Absence of runway lights preceded Q400's taxiway landing

US investigators probing the inadvertent landing on a taxiway by a Horizon Air Bombardier Q400 have disclosed that no NOTAM information had been issued warning of inoperative runway lights at the time. The aircraft landed in darkness on a taxiway parallel to runway 06 at Pullman regional airport, Washington, on 29 December 2017. Testing of the runway lighting system carried out at 16:00 local time, nearly 3h before the landing, had indicated that all lights were operational, says the National Transportation Safety Board in a factual update. But it states that heavy rain and snow on the previous day had flooded electrical wiring vaults linked to the lighting system – a situation which was not discovered by airport operations personnel until after the incident. When the Q400 departed Seattle at 17:48 local time there was no NOTAM showing the runway lights being out of service. Cockpit-voice recordings were retrieved but found to be virtually unintelligible owing to broadband noise on one channel which masked almost all other sounds. But the captain testified that the aircraft had been flying in cloud when he attempted to use remote control to intensify the airport lighting. This technique involves repeatedly keying the microphone on the common traffic advisory frequency. When the aircraft exited cloud, the crew fixated on the illuminated taxiway which lay 200ft to the left of runway 06. Further attempts were made by the captain to brighten the lights remotely. "The captain stated he clearly felt he had the runway in sight and the runway lights were on," says the inquiry. "It was just a question of the lights not going up to bright – not to an 'on' setting." It adds that the captain, after checking the landing-gear had deployed, looked out at the airport and saw "nothing but black" except "identifiable pavement that was lit up", and lined up the Q400 with this pavement.
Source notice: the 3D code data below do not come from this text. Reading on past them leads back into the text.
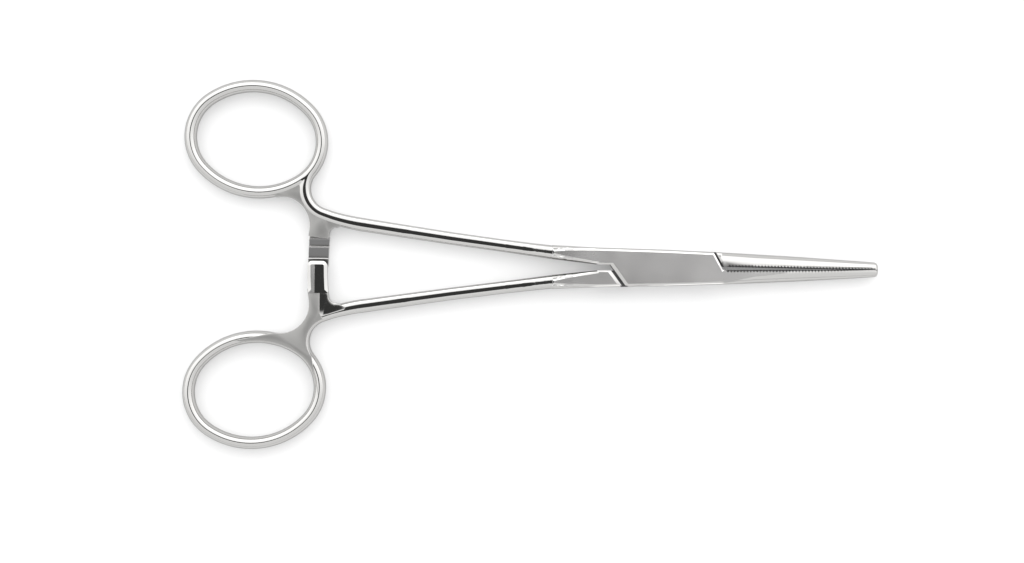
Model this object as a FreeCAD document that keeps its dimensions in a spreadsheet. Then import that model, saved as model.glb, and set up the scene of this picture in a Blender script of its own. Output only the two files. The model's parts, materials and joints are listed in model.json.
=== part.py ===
import FreeCAD, Part
import math
import os
import Sketcher

# Straight hemostat forceps with finger rings, a three-tooth ratchet, a screwless box lock
# and cross-serrated jaws, closed so that the jaw tips just meet.
#
# Each half is built about the box lock: the pivot is the origin, the jaws point along +X, the
# middle plane is Z = 0, and the half's own ring lies at +Y and its own jaw at -Y. The tongue
# half is then turned over about X, which puts its ring at -Y and its ratchet arm on top.

doc = FreeCAD.newDocument("hemostat_forceps")

SIZES = [
    # reach of the rings and jaws from the pivot
    ("ring_reach", 86.5),
    ("ring_spread_angle", 16.95),
    ("jaw_reach", 42.5),
    # finger ring: outer length and width, outer radius of its ends, lean of its long axis, and
    # the bevelled wire's width and height
    ("ring_length", 29.0),
    ("ring_width", 23.8),
    ("ring_end_radius", 10.4),
    ("ring_lean", 7.0),
    ("ring_wire", 2.5),
    ("handle_height", 3.6),
    ("handle_bevel", 0.9),
    # where the blends into the ring leave the shank, behind its rear end, and the ratchet arm,
    # below the corner between both
    ("outer_blend_run", 4.45),
    ("inner_blend_drop", 1.27),
    ("neck_flare", 9.2),
    ("heel_straight", 0.2),
    ("heel_radius", 1.05),
    # shank: its rear end ahead of the ring's front, the other stations behind the pivot, half
    # spacing of the centre lines, widths and heights
    ("neck_ahead_of_ring", 3.74),
    ("neck_spread", 8.66),
    ("neck_width", 2.75),
    ("neck_overlap", 1.0),
    ("neck_step", 0.03),
    ("shank_edge_radius", 1.15),
    ("mid_station", 43.5),
    ("mid_spread", 5.6),
    ("mid_width", 2.5),
    ("mid_height", 3.2),
    ("waist_station", 33.0),
    ("waist_spread", 4.22),
    ("waist_width", 2.5),
    ("waist_height", 3.3),
    ("flat_station", 23.5),
    ("flat_spread", 3.03),
    ("flat_width", 2.8),
    ("root_rise", 0.4),
    # box lock: ground thickness, half widths, corner cuts and their clearances
    ("box_height", 4.5),
    ("box_rear", 14.0),
    ("box_front", 11.0),
    ("box_rear_half_width", 3.98),
    ("box_half_width", 3.65),
    ("box_front_half_width", 3.22),
    ("block_edge_radius", 0.8),
    ("shank_inner_edge", 0.6),
    ("cheek_rear_top", 11.0),
    ("cheek_rear_bottom", 7.9),
    ("cheek_front_top", 9.15),
    ("cheek_front_bottom", 11.2),
    ("shoulder_rear_clearance", 1.05),
    ("shoulder_front_clearance", 0.35),
    ("slot_height", 1.9),
    ("tongue_side_play", 0.05),
    ("slot_end_radius", 10.0),
    ("tongue_end_play", 0.15),
    ("pin_diameter", 2.5),
    ("pin_play", 0.05),
    # jaws: half widths and half heights of the pair at the shoulder, the middle and the tip, and
    # how much flatter the tongue half's jaw is, which isn't ground
    ("jaw_shoulder_station", 17.5),
    ("jaw_shoulder_half_width", 2.92),
    ("jaw_shoulder_half_height", 2.42),
    ("jaw_shoulder_roundness", 2.15),
    ("jaw_mid_station", 27.0),
    ("jaw_mid_half_width", 2.43),
    ("jaw_mid_half_height", 2.18),
    ("jaw_mid_roundness", 2.0),
    ("jaw_tip_half_width", 1.45),
    ("jaw_tip_half_height", 1.2),
    ("jaw_tip_roundness", 1.12),
    ("tongue_jaw_drop", 0.22),
    ("tongue_jaw_root_roundness", 1.7),
    ("jaw_nose_radius", 0.8),
    ("jaw_rear_gap", 0.3),
    ("serration_pitch", 0.65),
    ("serration_depth", 0.36),
    ("serration_play", 0.14),
    # ratchet arm: its middle behind the ring's front, radial width, reach past the middle line
    ("ratchet_behind_ring_front", 1.86),
    ("ratchet_width", 4.0),
    ("ratchet_past_middle", 0.8),
    ("ratchet_gap", 0.2),
    ("ratchet_tip_radius", 1.0),
    ("tooth_pitch", 2.4),
    ("tooth_depth", 0.55),
    ("tooth_count", 3),
    ("tooth_land", 0.96),
]

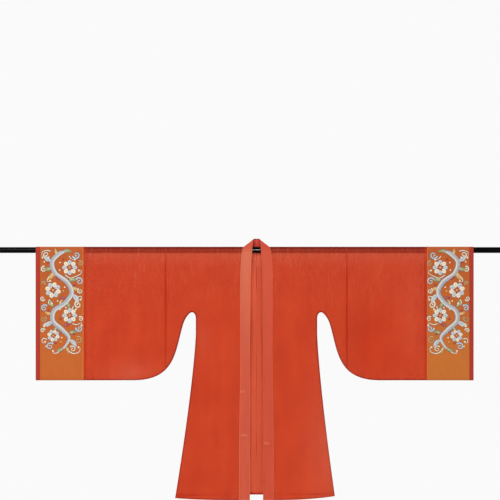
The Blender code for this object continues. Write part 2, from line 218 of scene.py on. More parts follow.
def half_gap(z):
    """How far the front and back lie from the middle at a height below the rod."""
    spread = np.exp(np.minimum(z, 0) / CLOSING_DEPTH)
    return LAYER_HALF_GAP + (WRAP_RADIUS - LAYER_HALF_GAP) * spread


def sway(x, z):
    growth = smooth(z / FRONT_HEM_Z)
    return growth * sum(
        size * np.sin(2 * math.pi * x / length + shift) for size, length, shift in SWAY_TABLE
    )


def creases(layer, x, z):
    """The listed creases of one layer, and its slight unevenness."""
    height = np.zeros(np.broadcast(x, z).shape)
    for x0, z0, x1, z1, half_width, rise in CREASES[layer]:
        run = np.array((x1 - x0, z1 - z0))
        along = ((x - x0) * run[0] + (z - z0) * run[1]) / (run @ run)
        off = np.abs((x - x0) * run[1] - (z - z0) * run[0]) / math.hypot(*run)
        length = np.sin(math.pi * np.clip(along, 0, 1)) ** CREASE_ROUNDNESS
        height += rise * smooth(1 - off / half_width) * length
    for across, down, shift, size in RIPPLES:
        height += size * np.sin(across * x + down * z + shift + RIPPLE_SHIFT[layer])
    return height * smooth(-z / CREASE_SETTLE)


def folds(layer, x, z):
    height = creases(layer, x, z)
    for middle, half_width, depth, top, bottom in FOLDS[layer]:
        down = np.clip((top - z) / (top - bottom), 0, 1)
        height = height + depth * smooth(1 - np.abs(x - middle) / half_width) * np.sin(math.pi * down)
    return height


def layer_y(layer, x, z, lift=0.0):
    """Where the front or back lies. A lift is outwards, away from the other layer."""
    return sway(x, z) + OUTWARD[layer] * (half_gap(z) + folds(layer, x, z) + lift)


for layer in CREASES:
    print(layer, "creases:", len(CREASES[layer]), "folds:", len(FOLDS[layer]))

# %% [markdown]
# ## The outline
# The underarm is one smooth curve from the sleeve's lower edge up to a narrow slot beside
# the body, and down the side seam again. It is drawn with Bezier curves, as a tailor would
# draw it on paper. At the outline the front turns into the back in a small half round.

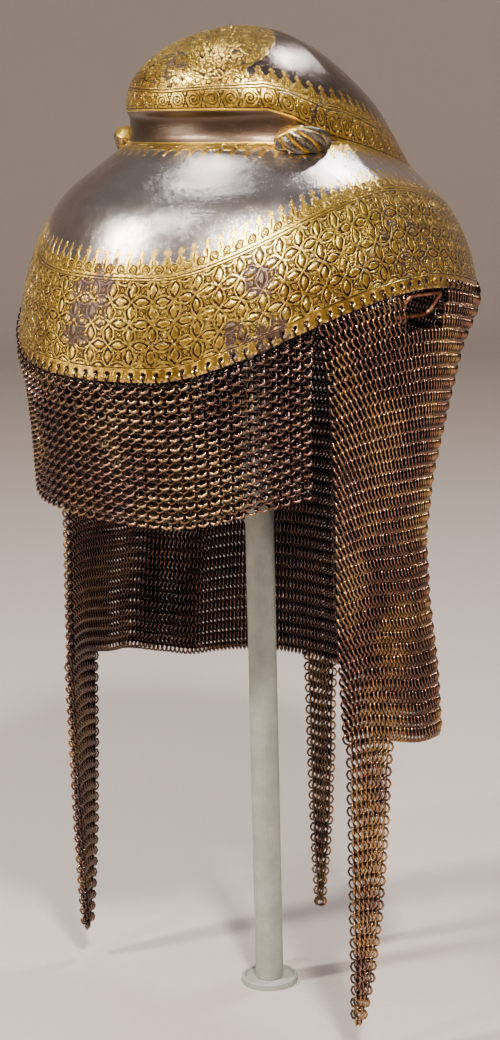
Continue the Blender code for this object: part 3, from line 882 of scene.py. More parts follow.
# %% The curtain's rings
NECK_ROW_STEP = 0.00285
NECK_RING = 0.0024
NECK_TURN = math.radians(48.0)
NECK_RECESS = 0.0008
NECK_SLANT = math.radians(13.0)
NECK_ROW_RINGS = 148
NECK_ROW_START = 0.75
ROW_SHIFT = 0.25


def evenly_along(row, count, shift):
    """Points at equal steps along a row of points, half a step in from its ends."""
    run = run_of(row)
    wanted = (np.arange(count) + 0.5 + shift) / (count + 0.5) * run[-1]
    return np.stack([np.interp(wanted, run, row[:, k]) for k in range(3)], -1)


neck_row_count = int(NECK_LENGTH / NECK_ROW_STEP)
row_shares = (np.arange(neck_row_count) + NECK_ROW_START) / neck_row_count
grid = []
for row, share in enumerate(row_shares):
    level = share * FINE_ROWS
    low = int(min(level, FINE_ROWS - 1))
    line = mixed(fine[low], fine[low + 1], level - low)
    grid.append(evenly_along(line, NECK_ROW_RINGS, ROW_SHIFT if row % 2 else -ROW_SHIFT))
grid = np.array(grid)
frames = frames_on(grid)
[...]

Only after the aircraft had entered the flare did the first officer notice blue taxiway lighting. "Right before touchdown he saw that they were on the taxiway," says a summary of the first officer's testimony. "He and the captain were both surprised." The aircraft landed at 18:40. NOTAMs were subsequently published, 43min later, stating that the lighting was "out of service" after the flooding in the electrical wiring vaults was discovered.